As the headline over a recent article by schools minister David Miliband proclaimed: “Every schoolchild is special.” He has rightly been emphasising the fact that children need individual attention if they are to achieve, and he also asserts that equity and excellence are not incompatible.

But what he does not admit is that the tensions between social competitiveness and fairness are hard to resolve. While I think we’d all be satisfied with a Marks amp; Sparks level of education across the board, we also know that there will always be people who opt out, preferring to spend their money on designer wear - buying themselves an extra-special status and identity.

Where education is concerned, extraordinary levels of selfishness have become the norm. Shockingly, some Church of England primary schools are reportedly reluctant to follow government guidelines and prioritise the admission of children who are in care - for fear of endangering their league-table position. What kind of “standards” are at risk here? Standards of morality and common decency, it would seem. And don’t church schools have some kind of special duty towards the poor and oppressed?

It is going to be hard to row back on the spirit of competitiveness which has driven education improvement for the past 20 years. But this is what needs to happen. Policies have to change and adapt as reality shifts.

Focusing on the achievement of individual schools is of course important - but after six years of pressure and support, the Government is coming up against the law of diminishing returns.

There is still much to be proud of. Standards of achievement - as measured by Ofsted, exam results, and international league tables - are higher than ever. Let’s stop sweating over the “gifted and talented”. What is really crucial now is what we knew in the first place. In our polarised and unfair society, a sizeable minority of young people cannot achieve through our current school system. Bullying schools over their league-table performance is not going to help most of these children.

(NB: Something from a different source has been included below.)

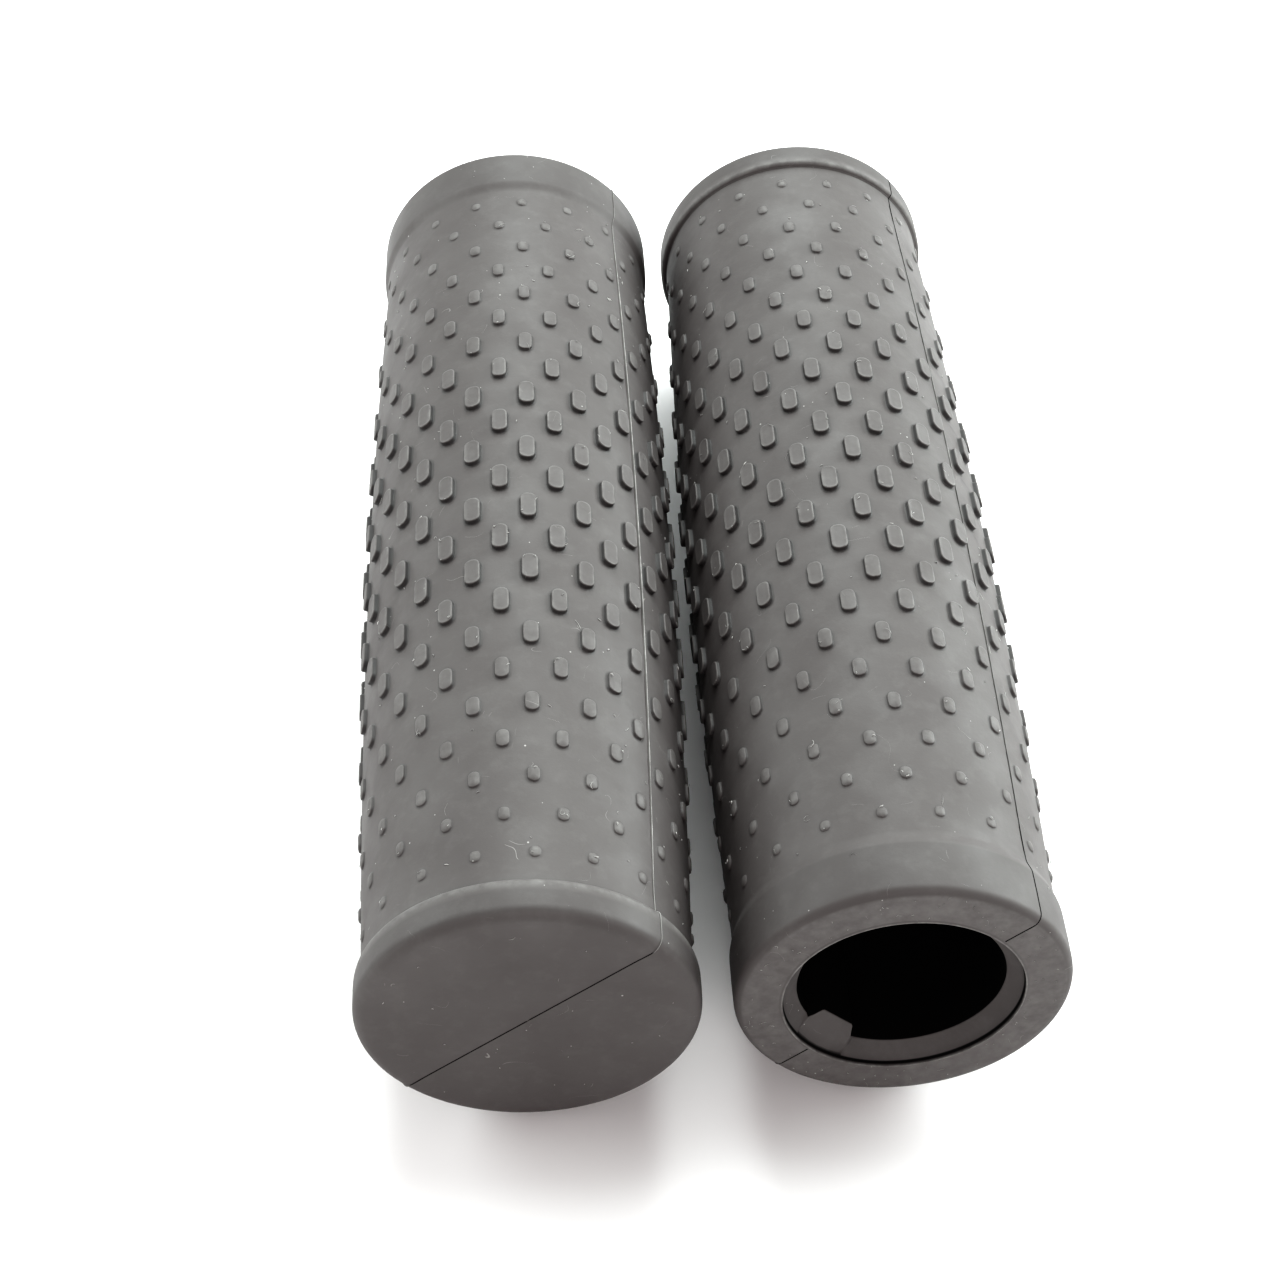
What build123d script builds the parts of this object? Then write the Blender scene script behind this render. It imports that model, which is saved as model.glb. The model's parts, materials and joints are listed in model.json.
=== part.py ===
"""A pair of slip-on rubber handlebar grips, lying side by side on a flat surface, end for end.

Each grip is one moulding: a blind sleeve with a flange at each end, a slightly barrelled body covered in
raised pads, and a keyed bore for a 22.2 mm bar. Millimetres, +Z up. The origin is the middle of the pair
on the surface, and the grips lie along Y. The left grip's closed end faces -Y, and the right grip's mouth does.
"""
from build123d import *
from math import cos, radians, sin
import os

# Driving dimensions of the moulding
LENGTH = 125.6  # closed end face to mouth face
CLOSED_FLANGE_R = 17.75
CLOSED_FLANGE_WIDTH = 4.6
MOUTH_FLANGE_R = 17.55
MOUTH_FLANGE_WIDTH = 6.4
BODY_END_R = 17.1  # body radius beside the flanges
BODY_MIDDLE_R = 18.0  # body radius half way along, where it swells
ROWS_PER_CONE = 3  # the barrel's swelling is a run of cones, each as long as this many rows of pads
BORE_R = 10.9  # stretches onto a 22.2 mm bar
END_WALL = 5.0  # rubber left at the bottom of the blind bore

# Rounded edges and shoulders of the flanges
CLOSED_EDGE_R = 1.35
MOUTH_EDGE_R = 1.1
SHOULDER_EDGE_R = 0.25
SHOULDER_ROOT_R = 0.3
SHOULDER_RUN = 0.9  # short cylinder between a shoulder and the barrelled body
MOUTH_SLOPE = 1.7  # axial length of the mouth flange's sloping shoulder
SLOPE_BLEND_R = 1.5

# Mouth of the bore: a shallow counterbore, then a cone that leads down to the bore
COUNTERBORE_R = 12.55
COUNTERBORE_DEPTH = 0.45
CONE_DEPTH = 1.65

# Key rib inside the bore
RIB_BASE = 6.6
RIB_TOP = 4.6
RIB_HEIGHT = 1.95
RIB_FOOT_HEIGHT = 0.5  # height above the bore's wall up to which the rib keeps its base width
RIB_LENGTH = 30.0
RIB_TURN = 4.0  # angle from the parting plane to the rib's middle, in degrees
RIB_FRONT_OUTER = 0.6  # depth of the rib's sloping front below the mouth's face, at the counterbore
RIB_FRONT_INNER = 2.3  # and at the rib's top
RIB_ROOT = 0.3  # how far the rib is buried beyond the counterbore's radius

# Raised pads: staggered rows round the body, small dots at both ends and full pads over the middle rows
ROWS = 23
ROW_PITCH = 4.85
FIRST_ROW = 8.2  # closed end face to the first row's middle
PADS_IN_ROW = 18
FIRST_PAD_ANGLE = 5.0  # from the parting plane
ROWS_OF_GROWTH = 8  # rows from a dot row to a full pad row
DOT_WIDTH, PAD_WIDTH = 1.1, 1.85
DOT_LENGTH, PAD_LENGTH = 1.3, 3.75
DOT_HEIGHT, PAD_HEIGHT = 0.25, 0.6
PAD_ROOT = 0.6  # how far a pad is buried in the body

# How the pair lies
AXIS_SPACING = 38.2  # between the two axes, half way along
STAGGER = 2.5  # how far the right grip lies further along +Y
RIGHT_YAW = 0.46  # the right grip is turned this far about +Z, in degrees
LEFT_ROLL = 43.2  # angle of each grip's parting plane above the surface, in degrees
RIGHT_ROLL = 45.2

ROW_STEP = 360 / PADS_IN_ROW
MIDDLE_ROW = (ROWS - 1) / 2


def row_position(row):
    """Distance of a row of pads from the closed end. A half row number is the gap between two rows."""
    return FIRST_ROW + row * ROW_PITCH


def row_swelling(row):
    """Share of the barrel's swelling at a row, on a parabola: 0 at the end rows, 1 at the middle one."""
    return 1 - ((row - MIDDLE_ROW) / MIDDLE_ROW) ** 2


def row_growth(row):
    """Size of a row's pads: 0 for the dots of the end rows, 1 for the full pads of the middle rows."""
    return min(1.0, (MIDDLE_ROW - abs(row - MIDDLE_ROW)) / ROWS_OF_GROWTH)


def body_radius(row):
    """Radius of the barrelled body, between its pads, at a row."""
    return BODY_END_R + (BODY_MIDDLE_R - BODY_END_R) * row_swelling(row)


def row_planes(row, radius):
    """Planes that touch a cylinder of that radius at each pad of a row, with x along the grip and z outwards."""
    first = FIRST_PAD_ANGLE + ROW_STEP / 2 * (row % 2)
    angles = [radians(first + ROW_STEP * number) for number in range(PADS_IN_ROW)]
    outward = [Vector(cos(angle), 0, sin(angle)) for angle in angles]
    start = Vector(0, row_position(row), 0)
    return [Plane(origin=start + out * radius, x_dir=(0, 1, 0), z_dir=out) for out in outward]


with BuildPart() as grip:
    # Outer shape, as a profile of radius (x) along the axis (y), turned about the axis
    with BuildSketch(Plane.XY):
        with BuildLine():
            closed_rim = FilletPolyline(
                (0, 0),
                (CLOSED_FLANGE_R, 0),
                (CLOSED_FLANGE_R, CLOSED_FLANGE_WIDTH),
                (BODY_END_R, CLOSED_FLANGE_WIDTH),
                (BODY_END_R, CLOSED_FLANGE_WIDTH + SHOULDER_RUN),
                radius=[CLOSED_EDGE_R, SHOULDER_EDGE_R, SHOULDER_ROOT_R],
            )
            mouth_rim = FilletPolyline(
                (BODY_END_R, LENGTH - MOUTH_FLANGE_WIDTH - MOUTH_SLOPE - SHOULDER_RUN),
                (BODY_END_R, LENGTH - MOUTH_FLANGE_WIDTH - MOUTH_SLOPE),
                (MOUTH_FLANGE_R, LENGTH - MOUTH_FLANGE_WIDTH),
                (MOUTH_FLANGE_R, LENGTH),
                (0, LENGTH),
                radius=[SLOPE_BLEND_R, SLOPE_BLEND_R, MOUTH_EDGE_R],
            )
            # The barrel is a run of cones that meet in the gaps between rows, so each pad stands on one face
            gaps = [row + 0.5 for row in range(0, ROWS - 1, ROWS_PER_CONE)]
            barrel = [(body_radius(gap), row_position(gap)) for gap in gaps]
            Polyline(closed_rim @ 1, *barrel, mouth_rim @ 0)
            Line(mouth_rim @ 1, closed_rim @ 0)
        make_face()
    revolve(axis=Axis.Y)

    # Raised pads
    pads = []
    for row in range(ROWS):
        growth = row_growth(row)
        width = DOT_WIDTH + (PAD_WIDTH - DOT_WIDTH) * growth
        length = DOT_LENGTH + (PAD_LENGTH - DOT_LENGTH) * growth
        height = DOT_HEIGHT + (PAD_HEIGHT - DOT_HEIGHT) * row_swelling(row)
        with BuildSketch(*row_planes(row, body_radius(row) - PAD_ROOT)):
            SlotOverall(length, width)
        pads.append(extrude(amount=PAD_ROOT + height, mode=Mode.PRIVATE))
    add(pads)

    # Blind bore, from the mouth to the end wall
    with BuildSketch(Plane.XZ.offset(-LENGTH)):
        Circle(BORE_R)
    extrude(amount=LENGTH - END_WALL, mode=Mode.SUBTRACT)

    # Counterbore and lead-in cone
    with BuildSketch(Plane.XY):
        with BuildLine():
            Polyline(
                (0, LENGTH),
                (COUNTERBORE_R, LENGTH),
                (COUNTERBORE_R, LENGTH - COUNTERBORE_DEPTH),
                (BORE_R, LENGTH - COUNTERBORE_DEPTH - CONE_DEPTH),
                (0, LENGTH - COUNTERBORE_DEPTH - CONE_DEPTH),
                close=True,
            )
        make_face()
    revolve(axis=Axis.Y, mode=Mode.SUBTRACT)

    # Key rib at -X: its section along the axis, kept only where its side outline with the sloping front is
    rib_outer = COUNTERBORE_R + RIB_ROOT
    rib_top = BORE_R - RIB_HEIGHT
    rib_foot = BORE_R - RIB_FOOT_HEIGHT
    with BuildPart(mode=Mode.PRIVATE) as rib:
        with BuildSketch(Plane.XZ.offset(-LENGTH)):
            with BuildLine():
                Polyline(
                    (-rib_outer, -RIB_BASE / 2),
                    (-rib_foot, -RIB_BASE / 2),
                    (-rib_top, -RIB_TOP / 2),
                    (-rib_top, RIB_TOP / 2),
                    (-rib_foot, RIB_BASE / 2),
                    (-rib_outer, RIB_BASE / 2),
                    close=True,
                )
            make_face()
        extrude(amount=RIB_LENGTH)
        with BuildSketch(Plane.XY):
            with BuildLine():
                Polyline(
                    (-rib_outer, LENGTH - RIB_LENGTH),
                    (-rib_outer, LENGTH - RIB_FRONT_OUTER),
                    (-COUNTERBORE_R, LENGTH - RIB_FRONT_OUTER),
                    (-rib_top, LENGTH - RIB_FRONT_INNER),
                    (-rib_top, LENGTH - RIB_LENGTH),
                    close=True,
                )
            make_face()
        extrude(amount=RIB_BASE, both=True, mode=Mode.INTERSECT)
    add(rib.part.rotate(Axis.Y, RIB_TURN))


def resting_place(x, y, yaw, roll):
    """Place that lays the grip's middle over (x, y), rolled and turned, with its lowest pads at z = 0."""
    turned = Location((x, y, 0), (0, 0, yaw)) * Location((0, 0, 0), (0, -roll, 0))
    middled = turned * Location((0, -LENGTH / 2, 0))
    lowest = (middled * grip.part).bounding_box().min.Z
    return Location((0, 0, -lowest)) * middled


# Turning the right grip end for end about Z also mirrors its angles, so half a turn is added to its roll
left_place = resting_place(-AXIS_SPACING / 2, -STAGGER / 2, 0, LEFT_ROLL)
right_place = resting_place(AXIS_SPACING / 2, STAGGER / 2, RIGHT_YAW + 180, -180 - RIGHT_ROLL)

with BuildPart() as left_grip:
    with Locations(left_place):
        add(grip.part)

with BuildPart() as right_grip:
    with Locations(right_place):
        add(grip.part)

os.makedirs("parts", exist_ok=True)
left_grip.part.label = "left_grip"
right_grip.part.label = "right_grip"
export_step(left_grip.part, "parts/left_grip.step")
export_step(right_grip.part, "parts/right_grip.step")
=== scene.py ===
"""A pair of black rubber slip-on handlebar grips, finished as moulded silicone, on a pale studio floor.

Laid out as an add-on: settings, one operator for each kind of piece, one for the stage, and a panel.
Lengths inside the shape functions are millimetres, and a grip's own axes are:
  angle   turns about the grip's axis, from its parting plane, in radians
  along   runs along the axis, from the closed end face to the mouth
  radius  is the distance from the axis
"""
import json
import math

import bpy
import numpy as np
from bpy.props import FloatProperty, FloatVectorProperty, IntProperty, PointerProperty
from mathutils import Matrix, Vector


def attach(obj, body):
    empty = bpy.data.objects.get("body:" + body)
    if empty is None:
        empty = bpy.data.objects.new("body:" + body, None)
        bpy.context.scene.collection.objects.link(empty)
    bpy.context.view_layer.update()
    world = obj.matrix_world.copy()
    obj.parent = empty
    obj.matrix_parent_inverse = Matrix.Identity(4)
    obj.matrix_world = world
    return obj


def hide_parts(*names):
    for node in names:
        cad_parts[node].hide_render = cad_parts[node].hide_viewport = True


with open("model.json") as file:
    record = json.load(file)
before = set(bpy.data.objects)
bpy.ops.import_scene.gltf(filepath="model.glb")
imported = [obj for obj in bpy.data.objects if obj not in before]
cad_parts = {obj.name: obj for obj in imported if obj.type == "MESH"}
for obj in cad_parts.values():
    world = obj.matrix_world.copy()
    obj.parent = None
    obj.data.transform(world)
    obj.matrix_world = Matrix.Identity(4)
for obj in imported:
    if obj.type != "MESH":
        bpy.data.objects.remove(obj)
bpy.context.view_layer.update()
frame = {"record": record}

bl_info = {
    "name": "Rubber bar end grips",
    "version": (1, 0, 0),
    "blender": (4, 5, 0),
    "location": "View3D > Sidebar > Grips",
    "description": "Moulded rubber grips with raised pads, mould flash, dust and a small studio",
    "category": "Object",
}

MM = 0.001
SIDES = ("left", "right")
SEEDS = {"left": 11, "right": 23}
QUARTER_STEPS = 6  # vertices in a quarter of a pad's outline; half as many lie on half a side of its cell
WELD_GRAIN = 2e-6  # vertices closer than about this, in metres, become one
FACE_DISH = 0.05  # how far the closed end's face is dished at its middle
WALL_DRAFT = 0.06  # how much the counterbore narrows by its foot


# ---------------------------------------------------------------- settings


def length_property(name, description, millimetres):
    """A length setting, given in millimetres and kept in metres."""
    return FloatProperty(
        name=name, description=description, default=millimetres * MM, unit="LENGTH", precision=5
    )


def angle_property(name, description, degrees):
    """An angle setting, given in degrees and kept in radians."""
    return FloatProperty(
        name=name, description=description, default=math.radians(degrees), subtype="ANGLE"
    )


def colour_property(name, description, colour):
    """A colour setting, in linear red, green and blue."""
    return FloatVectorProperty(
        name=name, description=description, default=colour, subtype="COLOR", min=0.0, max=1.0
    )


def count_property(name, description, number, least):
    """A whole number with a least value."""
    return IntProperty(name=name, description=description, default=number, min=least)


class MouldingSettings(bpy.types.PropertyGroup):
    """Sizes of one moulding. The length, the bore and the places come from the frame."""

    closed_flange_radius: length_property("Closed flange radius", "Outer radius of the closed end", 17.75)
    closed_flange_width: length_property("Closed flange width", "Width of the closed end's flange", 4.6)
    closed_edge: length_property("Closed edge", "Rounding of the closed end's outer edge", 1.35)
    mouth_flange_radius: length_property("Mouth flange radius", "Outer radius of the mouth's flange", 17.55)
    mouth_flange_width: length_property("Mouth flange width", "Width of the mouth's flange", 6.4)
    mouth_edge: length_property("Mouth edge", "Rounding of the mouth's outer edge", 1.1)
    mouth_slope: length_property("Mouth slope", "Length of the mouth flange's sloping shoulder", 1.7)
    body_end_radius: length_property("Body end radius", "Body radius beside the flanges", 17.1)
    body_middle_radius: length_property("Body middle radius", "Body radius half way along", 18.0)
    counterbore_radius: length_property("Counterbore radius", "Radius of the step in the mouth", 12.55)
    counterbore_depth: length_property("Counterbore depth", "Depth of the step in the mouth", 0.45)
    end_wall: length_property("End wall", "Rubber left at the bottom of the bore", 5.0)
    rib_base: length_property("Rib base", "Width of the key rib where it meets the bore", 6.6)
    rib_top: length_property("Rib top", "Width of the key rib's flat top", 4.6)
    rib_height: length_property("Rib height", "How far the key rib stands into the bore", 1.95)
    rib_length: length_property("Rib length", "Distance of the key rib's far end from the mouth", 30.0)
    rib_front_outer: length_property("Rib front, outer", "Depth of the rib's front at the counterbore", 0.6)
    rib_front_inner: length_property("Rib front, inner", "Depth of the rib's front at its top", 2.3)
    rib_turn: angle_property("Rib turn", "Angle from the parting plane to the rib's middle", 4.0)
    left_roll: angle_property("Left roll", "Angle of the left parting plane above the floor", 43.2)
    right_roll: angle_property("Right roll", "Angle of the right parting plane above the floor", 45.2)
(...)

For a start, how much do we know about those who leave school with no qualifications? Many will have undiagnosed special needs, some will be in care, some will be mentally ill. Some will not speak English fluently; they may be refugees or asylum-seekers; still others will have been sucked into their local street culture from an early age. Their parents may have serious problems: alcoholism, drug addiction, depression, criminal records, poverty or unemployment. The truancy figures have not improved. How many of the “underachievers” have given up on school?

Currently, such needy children are disproportionately clustered in certain schools which, unsurprisingly, struggle to raise their levels of achievement. Teachers in such secondary schools often go to extraordinary lengths to try to get children through their exams, but schools simply cannot make up for society’s neglect.

In order to help these children effectively, we need genuinely to make them our priority. Let’s start with a data collection exercise which focuses on, say, the bottom 10 per cent and finds out who they are and why they have gained so little from their 11 years of schooling. Then we might get some idea of what to do next.